DR. CRAIG: I think you're right. It didn't pan out in New Testament studies, and now in Old Testament studies it's not panning out either. The difficulties facing the attempt to base a genealogical relationship between separate accounts upon mere parallels is just fraught with difficulty. In the first place, you can't just compare isolated elements like, “Oh, there's water in the Babylonia account, and there's water in Genesis.” Because you're just cherry-picking then – pulling things out of context. You've got to compare whole passages – whole narratives – if the parallels are to be significant. Then the parallels need to be accurate rather than misunderstood. I think a great example of this would be the misunderstanding of the primordial condition of the Earth in Genesis 1 as chaos. It is not chaos in the proper sense of the term. This is an orderly, familiar state of a kind of primeval ocean that will eventually drain into the seas and the rivers and the lakes and so forth. Finally, you would need to show some sort of genealogical connection – an influence or borrowing – from the earlier source on to the later source, and that's very difficult. One difficulty is we don't know how old these traditions are behind Genesis 1. Regardless of when the Pentateuch eventually came to be written down, we have no idea of how old these oral traditions are. So the task of trying to show from parallels these sorts of genealogical connections is just fraught with difficulty and uncertainty. I think we can repose no confidence in these conclusions.

KEVIN HARRIS: It involves a lot of imposing a pattern. As we wrap up today, even in the event that there's no one go-to verse about “God created from nothing” and you said that there's not – that what we do is we take a full-orbed look at the Scriptures to do that – but would it also be what you would often say as filling in the philosophical blanks to arrive at God creating from nothing?

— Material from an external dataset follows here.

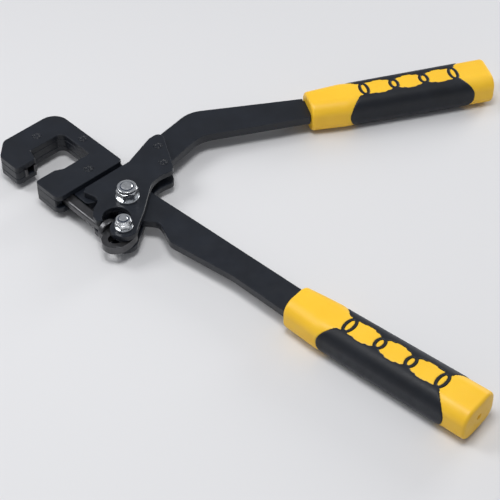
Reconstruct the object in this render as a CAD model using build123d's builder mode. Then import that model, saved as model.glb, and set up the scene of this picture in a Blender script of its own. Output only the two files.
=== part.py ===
from build123d import *
from math import acos, asin, atan2, cos, degrees, hypot, radians, sin
import os

# A two-handed section crimper lying flat.  The jaw handle carries a C-shaped jaw, the drive
# handle turns on the pivot bolt and pushes a punch slide across the throat of the jaw.
# The pivot axis is Z, the punch travels along -X and the throat opens towards -Y.

# ---- plates ----
jaw_thickness = 6.0
cheek_thickness = 4.5
jaw_cover_thickness = 4.5
side_clearance = 0.3
plate_edge = 0.4

# ---- jaw ----
neck_reach = 31.0
rear_leg_width = 21.0
rear_lip = 3.0
throat_gap = 18.5
front_lip = 8.8
front_leg_width = 21.2
throat_depth = 46.0
spine_width = 12.0
tip_margin = 11.2
die_width = 10.0
die_proud = 1.0
die_back = 5.0
die_seat_clearance = 0.05
die_edge = 0.5
cover_step = 1.5
spine_rivet_depth = 5.0
strip_inset = 3.0
strip_edge = 0.6

# ---- drive ----
drive_depth = 20.6
punch_overlap = 2.0
die_floor_clearance = 3.0
sleeve_radius = 4.0
slot_clearance = 0.3
yoke_wall = 4.2
yoke_gap = 1.35
running_clearance = 0.05

# ---- punch slide ----
punch_bar_width = 8.0
punch_bar_edge = 1.6
guide_clearance = 0.15
collar_radius = 7.6
collar_thickness = 4.0
collar_edge = 0.6
collar_lead = 10.0
tip_width = 5.0
tip_thickness = 3.6
tip_seat = 11.5
tip_pin_radius = 1.2
tip_pin_sink = 0.1
tip_pin_edge = 0.3
sheet_gap = 1.5

# ---- pivot joint ----
pivot_shank_radius = 4.0
pivot_head_height = 5.3
pivot_head_flats = 13.0
pivot_washer_radius = 8.0
pivot_nut_height = 8.0
bush_radius = 6.0
neck_radius = 13.0
washer_thickness = 1.6
bolt_hole_clearance = 0.05
thread_end = 1.2
lock_ring_height = 1.6
lock_ring_sink = 0.2
lock_ring_wall = 0.7
nut_collar_edge = 0.4
nut_shoulder = 0.6
hexagon_bevel = -60.0
turned_edge = 0.25

# ---- drive bolt ----
drive_shank_radius = 3.0
drive_head_height = 4.0
drive_head_flats = 10.0
drive_washer_radius = 6.0
drive_nut_height = 6.0
ear_radius = 9.2
ear_inset_share = 0.97
notch_radius = 9.4
notch_back = 10.9
notch_rise = 2.9
nose_drop = 4.6
cheek_waist = (18.0, -1.0)

# ---- rivets ----
rivet_radius = 3.0
rivet_dome = 0.4
rivet_bevel = 0.36
handle_rivet_inset = 5.6

# ---- handles ----
lower_bar_angle = 3.8
upper_bar_angle = 60.5
bar_reach = 143.0
bar_root_width = 25.5
bar_end_width = 21.5
bar_end_gap = 0.8
bar_lean = 1.5
cheek_end = 36.0
lower_bar_offset = 4.9
upper_bar_offset = 67.0
tang_width = 16.0
tang_length = 104.0
tang_root = 6.0
tang_clearance = 0.1
lower_grip_turn = 2.4
upper_grip_turn = 1.0
lower_grip_offset = 5.5
upper_grip_offset = 65.0

# ---- grips ----
grip_length = 137.0
grip_front_width = 26.0
collar_length = 27.0
collar_width = 30.6
waist_length = 6.0
waist_width = 29.0
collar_blend = 20.0
waist_blend = 8.0
grip_rear_width = 31.6
grip_thickness = 24.0
grip_edge = 9.0
grip_end_edge = 2.2
shoulder_length = 17.0
shoulder_width = 12.4
bulge_length = 9.0
bulge_width = 14.6
island_corner = 2.0
rings = 4
first_ring = 42.0
ring_pitch = 22.6
end_ring_span = 14.0
middle_ring_span = 11.0
ring_width = 7.4
ring_band = 1.9
ring_depth = 1.5
ring_tie = 0.4
pad_start = 28.0
pad_end_margin = 15.5
overmould_gap = 0.05
end_mark_radius = 2.0
end_mark_depth = 1.5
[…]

DR. CRAIG: No, I don't think so. I think that this is a doctrine that is implied or affirmed by the biblical authors themselves, especially John 1:3: All things came into being through him, and without him not one thing came into being. The idea that there was a primordial uncreated matter or stuff existing co-eternally alongside of God is excluded by the author of John's Gospel and, I think, also by the author of Genesis 1.

KEVIN HARRIS: So you have a double-warrant then because you can also philosophically look and see what the case is.

DR. CRAIG: That is the burden of the kalam cosmological argument, isn’t it? The second premise of which is “The universe began to exist.” I’ve argued that we have both good philosophical reasons as well as powerful scientific evidence that the universe is not past eternal but had a beginning, just as Genesis said.[2]